Folha de S. Paulo


Cientistas chineses criam macacas com DNA alterado

Cientistas chineses anunciaram anteontem ter conseguido manipular com precisão o DNA de primatas pela primeira vez. No experimento, descrito em estudo na revista "Cell", o grupo alterou genes de um par de macacas-caranguejeiras gêmeas.

A técnica de manipulação usada no trabalho, designada pela sigla CRISPR/Cas9, começou a ganhar popularidade entre cientistas no ano passado. O método permite essencialmente copiar e colar letras no DNA de uma célula, e alguns cientistas já falam em usá-la para tratar doenças hereditárias.

Cell Niu et al
As duas macacas-caranguejeiras geneticamente modificadas
As duas macacas-caranguejeiras geneticamente modificadas

Os cientistas chineses que alteraram o DNA de macacos, porém, não falam em uso humano ainda. A ideia é permitir a criação de modelos animais para estudo de doenças humanas complexas, que não podem ser simuladas em ratos ou camundongos.

No experimento descrito agora, os cientistas liderados por Jiahao Sha, da Universidade de Nanquim, inseriram mutações nos genes Ppar-gama –envolvido no controle do metabolismo– e Rag1 –envolvido no funcionamento do sistema imune.

Por enquanto, o trabalho é descrito como uma prova de princípio. Cientistas disseram não esperar que os dois animais venham a servir para estudos de doenças específicas agora, mas veem na técnica potencial para tal.

"Considerando que muitas doenças humanas são causados por anormalidades genéticas, a modificação genética de precisão em macacos tem valor inestimável para a geração de modelos de doenças humanas", afirmou Sha em comunicado à imprensa.

Os macacos criados agora pelos chineses não são os primeiros a terem genes alterado artificialmente. Outros cientistas chineses e japoneses já haviam conseguido alterar símios usando vírus para inserir novas sequências de DNA nos animais.
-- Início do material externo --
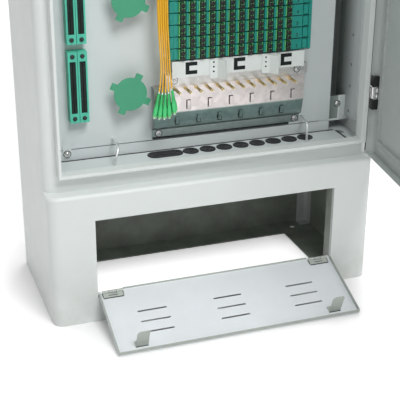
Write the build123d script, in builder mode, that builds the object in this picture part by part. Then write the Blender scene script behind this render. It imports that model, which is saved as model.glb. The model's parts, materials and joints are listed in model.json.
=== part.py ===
# Outdoor fibre cross-connect cabinet on a plinth, with its door open and its vent flap down.
# X runs to the viewer's right, Y to the back and Z up, in millimetres.
# The origin lies on the ground at the centre of the four anchor holes.

from build123d import *
import math
import os

os.makedirs("parts", exist_ok=True)

# Outer shell

width = 750
depth = 336
height = 1750
sheet = 2
plinth_height = 300
corner_radius = 24
back_radius = 10
shoulder_radius = 8
recess_depth = 33
roof_height = 40
roof_bevel = 8

# Door opening and its rain lip

opening_side_margin = 34
sill_rise = 44
head_drop = 34
lip_width = 6
hinge_side_lip = 13
lip_foot = 8
lip_proud = 24
lip_rounding = 1.5

# Plinth opening, base ring and floor

vent_side_margin = 97.5
vent_sill = 58
vent_head_drop = 60
side_return = 35
head_return = 12
base_sheet = 3
base_rim_side = 88
base_rim_front = 48
base_rim_back = 58
anchor_from_side = 53
anchor_from_edge = 30
anchor_radius = 7
floor_rise = 29
floor_flange = 14

# Cable entry

gland_side_gap = 44
gland_front_gap = 3
gland_back_gap = 8
entry_radius = 15.5
entry_pitch = 39.6
entry_count = 8
entry_first_x = -32.4
entry_y = -70
slot_entry_length = 76
slot_entry_x = -91.5
grommet_fit = 0.2
grommet_flange = 2.6
grommet_rise = 2.5
grommet_dish = 1.6
floor_slot_from_side = 31
floor_slot_y = -52
floor_slot_width = 13
floor_slot_length = 25

# Mounting panel

panel_front = -38
panel_side_gap = 55
panel_foot_rise = 27
panel_head_drop = 20
panel_return = 12
panel_return_margin = 70
base_rail_height = 25
rail_foot_depth = 26
bracket_foot_rise = 23
bracket_height = 60
bracket_overlap = 24
bracket_flange = 30
tab_width = 18
tab_inset = 8
tab_foot_rise = 9
tab_height = 24

# Side liners

liner_inset = 15
liner_sheet = 1.5
liner_back = 10
liner_bevel = 10
liner_front = -99
liner_foot_rise = 36
liner_flange = 4
liner_slot_play = 1

# Tray rack

tray_count = 8
tray_pitch = 25.2
tray_play = 1.5
tray_left = -81.2
tray_right = 245.2
tray_front = -74
tray_back = 100
bezel_depth = 14
tray_gap = 1.6
tray_wall = 1.5
tray_inset = 6.7
tray_lift = 3
tray_top_gap = 3.2
rack_wall = 2
rack_play = 0.8
rack_front = -60
rack_back = 110
rack_flange = 18
runner_width = 6
runner_sheet = 1.5
runner_play = 0.3
adapter_count = 12
adapter_pitch = 22.1
adapter_first_x = -55
adapter_width = 12.4
adapter_height = 17
adapter_depth = 30
adapter_proud = 3
end_rib = 7
end_step = 3
end_width = 21.7
spool_ring_radius = 26
spool_ring_wall = 1.5
spool_ring_height = 12

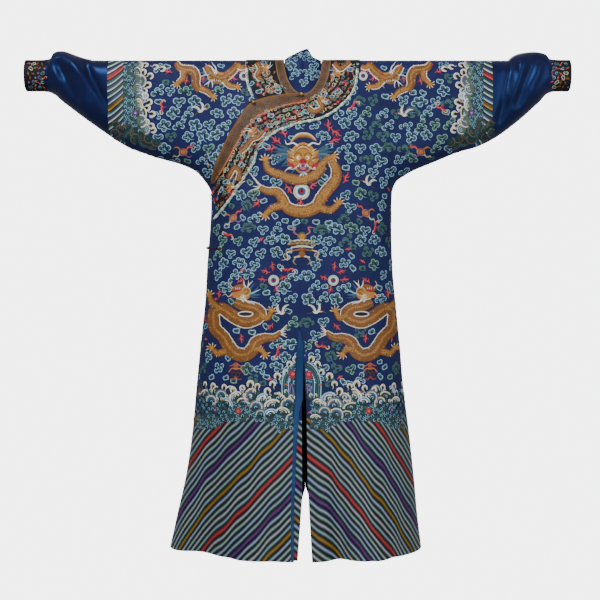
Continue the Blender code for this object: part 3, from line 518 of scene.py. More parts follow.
def make_piece(name, skins, materials, inner_material=1):
    """A closed wall of cloth from pairs of outer and inner grids, welded where outer points meet.

    A skin is a dict with outer, inner, uv (per point) and material (per cell).
    """
    outer = np.concatenate([skin["outer"].reshape(-1, 3) for skin in skins])
    inner = np.concatenate([skin["inner"].reshape(-1, 3) for skin in skins])
    uv = np.concatenate([skin["uv"].reshape(-1, 2) for skin in skins])
    keys = np.round(outer / WELD).astype(np.int64)
    _, first, numbers = np.unique(keys, axis=0, return_index=True, return_inverse=True)
    numbers = numbers.reshape(-1)
    quads, kinds, start = [], [], 0
    for skin in skins:
        rows, columns = skin["outer"].shape[:2]
        index = numbers[start:start + rows * columns].reshape(rows, columns)
        start += rows * columns
        around = [index[:-1, :-1], index[:-1, 1:], index[1:, 1:], index[1:, :-1]]
        quads.append(np.stack(around, -1).reshape(-1, 4))
        kinds.append(np.broadcast_to(skin.get("material", 0), (rows - 1, columns - 1)).ravel())
    quads, kinds = np.concatenate(quads), np.concatenate(kinds)
    edges = np.concatenate([quads[:, [i, (i + 1) % 4]] for i in range(4)])
    edges = edges[edges[:, 0] != edges[:, 1]]
    _, back_to, uses = np.unique(np.sort(edges, axis=1), axis=0, return_inverse=True, return_counts=True)
    free = edges[uses[back_to.reshape(-1)] == 1]
    count = len(first)
    faces = quads.tolist() + (quads[:, ::-1] + count).tolist()
    kinds = kinds.tolist() + [inner_material] * len(quads) + [0] * len(free)
    faces += np.stack([free[:, 1], free[:, 0], free[:, 0] + count, free[:, 1] + count], -1).tolist()
    corners = np.concatenate([outer[first], inner[first]])
    spots = np.concatenate([uv[first], uv[first]])
    kept = [(list(dict.fromkeys(face)), kind) for face, kind in zip(faces, kinds)]
    kept = [(face, kind) for face, kind in kept if len(face) > 2]
    mesh = bpy.data.meshes.new(name)
    mesh.from_pydata(corners.tolist(), [], [face for face, kind in kept])
    mesh.polygons.foreach_set("material_index", [kind for face, kind in kept])
    face_outwards(mesh)
    layer = mesh.uv_layers.new(name="stripe")
    used = np.empty(len(mesh.loops), int)
    mesh.loops.foreach_get("vertex_index", used)
    layer.data.foreach_set("uv", spots[used].astype(np.float32).ravel())
    for material in materials:
        mesh.materials.append(material)
    mesh.shade_smooth()
    mesh.set_sharp_from_angle(angle=SMOOTH_BELOW)
    return linked(name + "_cloth", mesh)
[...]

Essa técnica anterior, porém, era menos precisa e mais suscetível a alterar partes do DNA que não se desejava manipular. Em contraposição, a taxa de sucesso da CRISPR/Cas9 é pequena, mas quando a manipulação ocorre, a mutação entra no lugar correto.

ACERTANDO O ALVO

"Nosso estudo mostra que o sistema CRISPR/Cas9 permite a alteração simultânea de dois genes alvejados sem produzir mutações fora do alvo", afirma Sha. Chegar ao resultado anunciado agora, porém, não foi algo trivial.

Historicamente, a manipulação de embriões de primatas em pesquisa sempre se mostrou mais difícil do que as pesquisas com roedores.

Para obter as duas macacas apresentadas agora, os chineses iniciaram trabalhos modificando três genes em 186 embriões, dos quais 83 foram transferidos para 29 fêmeas. Entre essas, dez ficaram grávidas. Uma delas abortou, e uma deu à luz duas macacas com dois genes alterados. As outras gestações ainda estão em curso.

A produção de macacos geneticamente alterados é uma frente de competição hoje em biologia experimental. Além do grupo chinês, o biólogo Hideyuki Okano, do instituto Riken, de Tóquio, também tenta criar macacos com DNA manipulado. A ideia dos japoneses é alterar saguis para simular transtornos psiquiátricos humanos.